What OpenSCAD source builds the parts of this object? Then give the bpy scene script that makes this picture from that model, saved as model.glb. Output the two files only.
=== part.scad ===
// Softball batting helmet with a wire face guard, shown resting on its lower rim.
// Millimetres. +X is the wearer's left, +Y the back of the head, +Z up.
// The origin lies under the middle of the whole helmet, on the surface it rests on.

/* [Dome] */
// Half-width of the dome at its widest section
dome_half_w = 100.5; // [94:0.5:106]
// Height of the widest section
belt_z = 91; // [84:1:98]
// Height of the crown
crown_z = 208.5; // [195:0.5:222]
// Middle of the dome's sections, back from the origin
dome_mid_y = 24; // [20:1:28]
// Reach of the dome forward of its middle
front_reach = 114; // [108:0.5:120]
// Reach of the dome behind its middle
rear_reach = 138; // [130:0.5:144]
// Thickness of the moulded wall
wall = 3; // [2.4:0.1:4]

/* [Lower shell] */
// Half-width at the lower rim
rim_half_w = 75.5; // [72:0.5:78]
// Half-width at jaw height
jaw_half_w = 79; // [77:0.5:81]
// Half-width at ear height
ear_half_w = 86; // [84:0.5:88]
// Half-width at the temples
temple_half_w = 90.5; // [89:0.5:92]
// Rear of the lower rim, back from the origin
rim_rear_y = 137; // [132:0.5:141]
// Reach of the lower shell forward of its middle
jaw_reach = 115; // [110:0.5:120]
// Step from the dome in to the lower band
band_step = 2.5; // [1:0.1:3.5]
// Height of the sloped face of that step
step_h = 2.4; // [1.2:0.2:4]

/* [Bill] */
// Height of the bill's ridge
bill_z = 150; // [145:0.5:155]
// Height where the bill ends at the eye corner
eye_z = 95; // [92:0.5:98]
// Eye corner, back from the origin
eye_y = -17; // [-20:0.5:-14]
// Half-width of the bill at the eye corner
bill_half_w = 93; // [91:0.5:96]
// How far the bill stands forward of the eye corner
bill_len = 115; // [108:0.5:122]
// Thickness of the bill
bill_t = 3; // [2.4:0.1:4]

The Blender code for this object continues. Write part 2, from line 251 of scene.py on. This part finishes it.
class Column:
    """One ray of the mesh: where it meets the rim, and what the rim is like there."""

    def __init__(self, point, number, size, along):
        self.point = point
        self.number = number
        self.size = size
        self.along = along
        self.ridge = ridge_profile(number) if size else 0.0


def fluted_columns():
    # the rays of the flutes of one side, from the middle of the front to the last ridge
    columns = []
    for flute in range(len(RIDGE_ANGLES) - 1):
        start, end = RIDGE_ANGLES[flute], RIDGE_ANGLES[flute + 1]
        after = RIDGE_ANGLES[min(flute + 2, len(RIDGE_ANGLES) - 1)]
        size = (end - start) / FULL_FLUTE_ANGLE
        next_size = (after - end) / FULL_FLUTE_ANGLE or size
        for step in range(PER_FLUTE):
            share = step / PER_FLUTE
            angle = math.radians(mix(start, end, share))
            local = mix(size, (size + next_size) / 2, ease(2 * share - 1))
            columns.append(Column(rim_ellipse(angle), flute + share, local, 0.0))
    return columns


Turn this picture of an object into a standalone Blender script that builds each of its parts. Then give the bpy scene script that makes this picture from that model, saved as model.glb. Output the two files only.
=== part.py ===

□ □ □

Task to carry out
Go through the listing and print each line exactly as it appears.

Expected answer
What OpenSCAD source builds the parts of this object? Then give the bpy scene script that makes this picture from that model, saved as model.glb. Output the two files only.
=== part.scad ===
// Softball batting helmet with a wire face guard, shown resting on its lower rim.
// Millimetres. +X is the wearer's left, +Y the back of the head, +Z up.
// The origin lies under the middle of the whole helmet, on the surface it rests on.

/* [Dome] */
// Half-width of the dome at its widest section
dome_half_w = 100.5; // [94:0.5:106]
// Height of the widest section
belt_z = 91; // [84:1:98]
// Height of the crown
crown_z = 208.5; // [195:0.5:222]
// Middle of the dome's sections, back from the origin
dome_mid_y = 24; // [20:1:28]
// Reach of the dome forward of its middle
front_reach = 114; // [108:0.5:120]
// Reach of the dome behind its middle
rear_reach = 138; // [130:0.5:144]
// Thickness of the moulded wall
wall = 3; // [2.4:0.1:4]

/* [Lower shell] */
// Half-width at the lower rim
rim_half_w = 75.5; // [72:0.5:78]
// Half-width at jaw height
jaw_half_w = 79; // [77:0.5:81]
// Half-width at ear height
ear_half_w = 86; // [84:0.5:88]
// Half-width at the temples
temple_half_w = 90.5; // [89:0.5:92]
// Rear of the lower rim, back from the origin
rim_rear_y = 137; // [132:0.5:141]
// Reach of the lower shell forward of its middle
jaw_reach = 115; // [110:0.5:120]
// Step from the dome in to the lower band
band_step = 2.5; // [1:0.1:3.5]
// Height of the sloped face of that step
step_h = 2.4; // [1.2:0.2:4]

/* [Bill] */
// Height of the bill's ridge
bill_z = 150; // [145:0.5:155]
// Height where the bill ends at the eye corner
eye_z = 95; // [92:0.5:98]
// Eye corner, back from the origin
eye_y = -17; // [-20:0.5:-14]
// Half-width of the bill at the eye corner
bill_half_w = 93; // [91:0.5:96]
// How far the bill stands forward of the eye corner
bill_len = 115; // [108:0.5:122]
// Thickness of the bill
bill_t = 3; // [2.4:0.1:4]

The Blender code for this object continues. Write part 2, from line 251 of scene.py on. This part finishes it.
class Column:
    """One ray of the mesh: where it meets the rim, and what the rim is like there."""

    def __init__(self, point, number, size, along):
        self.point = point
        self.number = number
        self.size = size
        self.along = along
        self.ridge = ridge_profile(number) if size else 0.0


def fluted_columns():
    # the rays of the flutes of one side, from the middle of the front to the last ridge
    columns = []
    for flute in range(len(RIDGE_ANGLES) - 1):
        start, end = RIDGE_ANGLES[flute], RIDGE_ANGLES[flute + 1]
        after = RIDGE_ANGLES[min(flute + 2, len(RIDGE_ANGLES) - 1)]
        size = (end - start) / FULL_FLUTE_ANGLE
        next_size = (after - end) / FULL_FLUTE_ANGLE or size
        for step in range(PER_FLUTE):
            share = step / PER_FLUTE
            angle = math.radians(mix(start, end, share))
            local = mix(size, (size + next_size) / 2, ease(2 * share - 1))
            columns.append(Column(rim_ellipse(angle), flute + share, local, 0.0))
    return columns


Turn this picture of an object into a standalone Blender script that builds each of its parts. Then give the bpy scene script that makes this picture from that model, saved as model.glb. Output the two files only.
=== part.py ===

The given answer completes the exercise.